Show all lines holding "materials".

▶ **Data for this task**
----

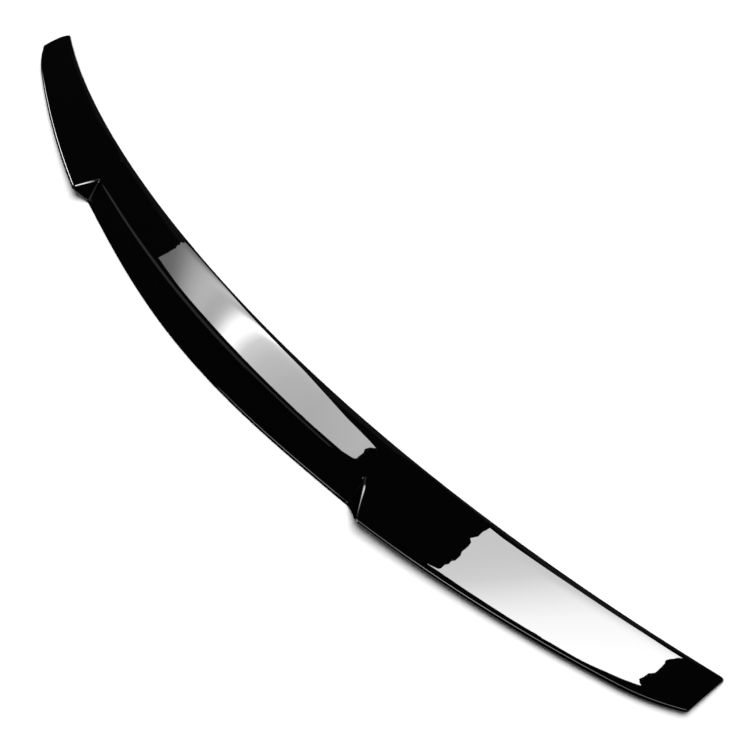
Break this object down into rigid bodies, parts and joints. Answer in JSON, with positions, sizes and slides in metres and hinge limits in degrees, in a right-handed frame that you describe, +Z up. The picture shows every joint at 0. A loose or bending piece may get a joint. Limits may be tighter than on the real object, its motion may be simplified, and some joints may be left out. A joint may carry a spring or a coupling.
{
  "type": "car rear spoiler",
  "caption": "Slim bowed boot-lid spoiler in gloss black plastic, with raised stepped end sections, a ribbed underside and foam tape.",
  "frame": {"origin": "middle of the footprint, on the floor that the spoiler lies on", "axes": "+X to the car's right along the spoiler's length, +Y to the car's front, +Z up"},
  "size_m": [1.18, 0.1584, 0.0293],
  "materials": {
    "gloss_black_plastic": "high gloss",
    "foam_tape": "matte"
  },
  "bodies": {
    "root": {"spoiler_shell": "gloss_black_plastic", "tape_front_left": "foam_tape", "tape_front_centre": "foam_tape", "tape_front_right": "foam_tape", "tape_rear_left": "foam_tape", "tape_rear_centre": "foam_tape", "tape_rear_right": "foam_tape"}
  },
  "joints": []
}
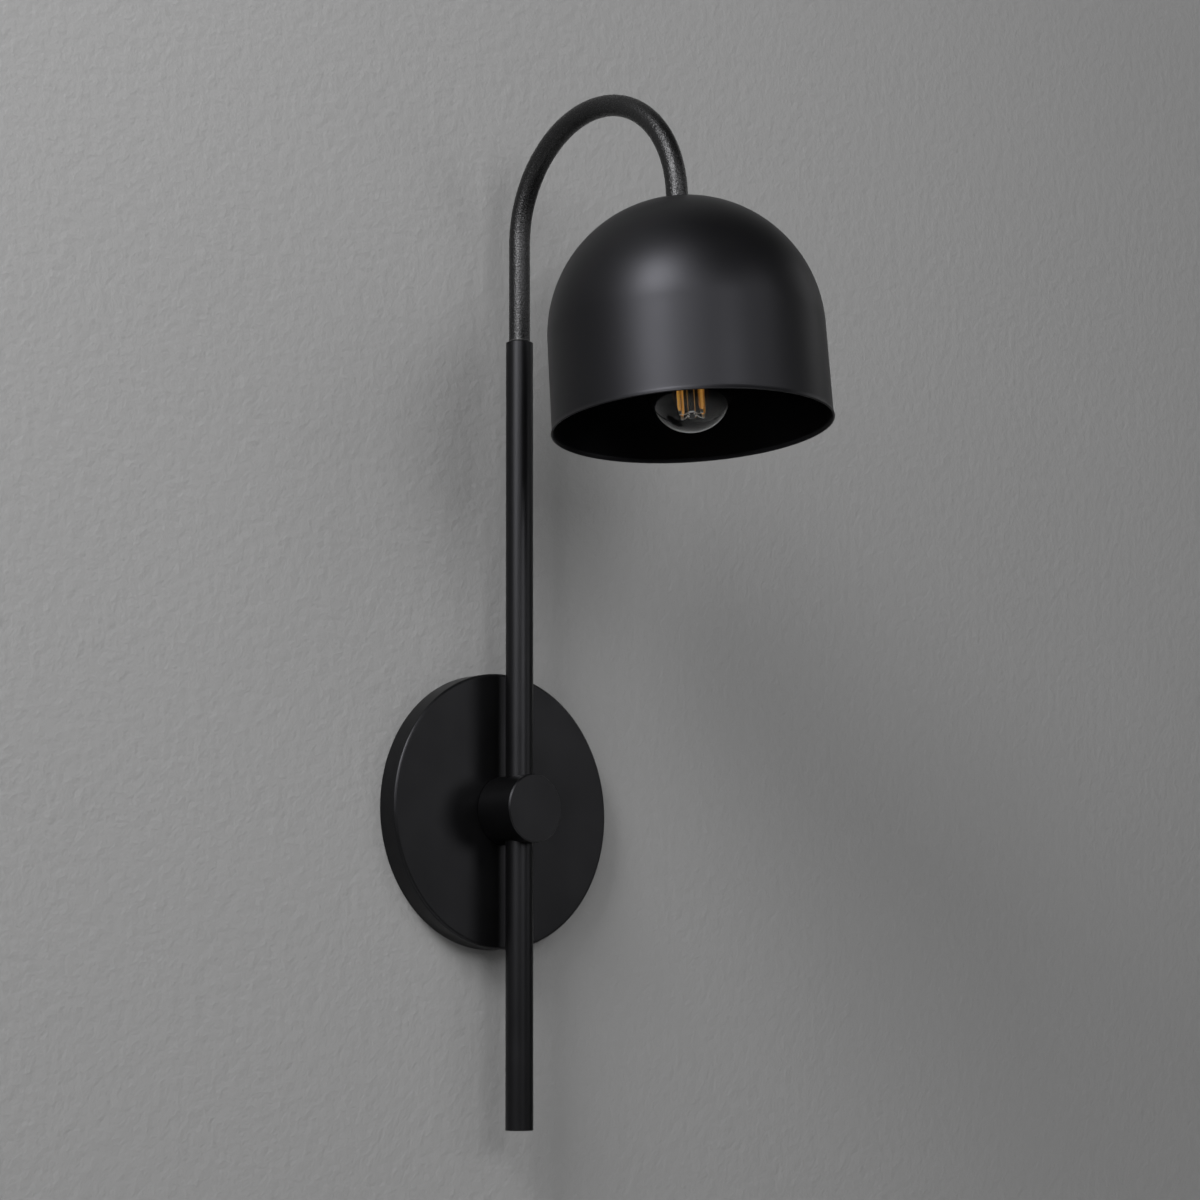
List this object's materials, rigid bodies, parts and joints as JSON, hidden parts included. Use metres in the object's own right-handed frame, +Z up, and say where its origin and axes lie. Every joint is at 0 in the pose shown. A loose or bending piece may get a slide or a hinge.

----

▶ **Result of the exercise**
  "materials": {
List this object's materials, rigid bodies, parts and joints as JSON, hidden parts included. Use metres in the object's own right-handed frame, +Z up, and say where its origin and axes lie. Every joint is at 0 in the pose shown. A loose or bending piece may get a slide or a hinge.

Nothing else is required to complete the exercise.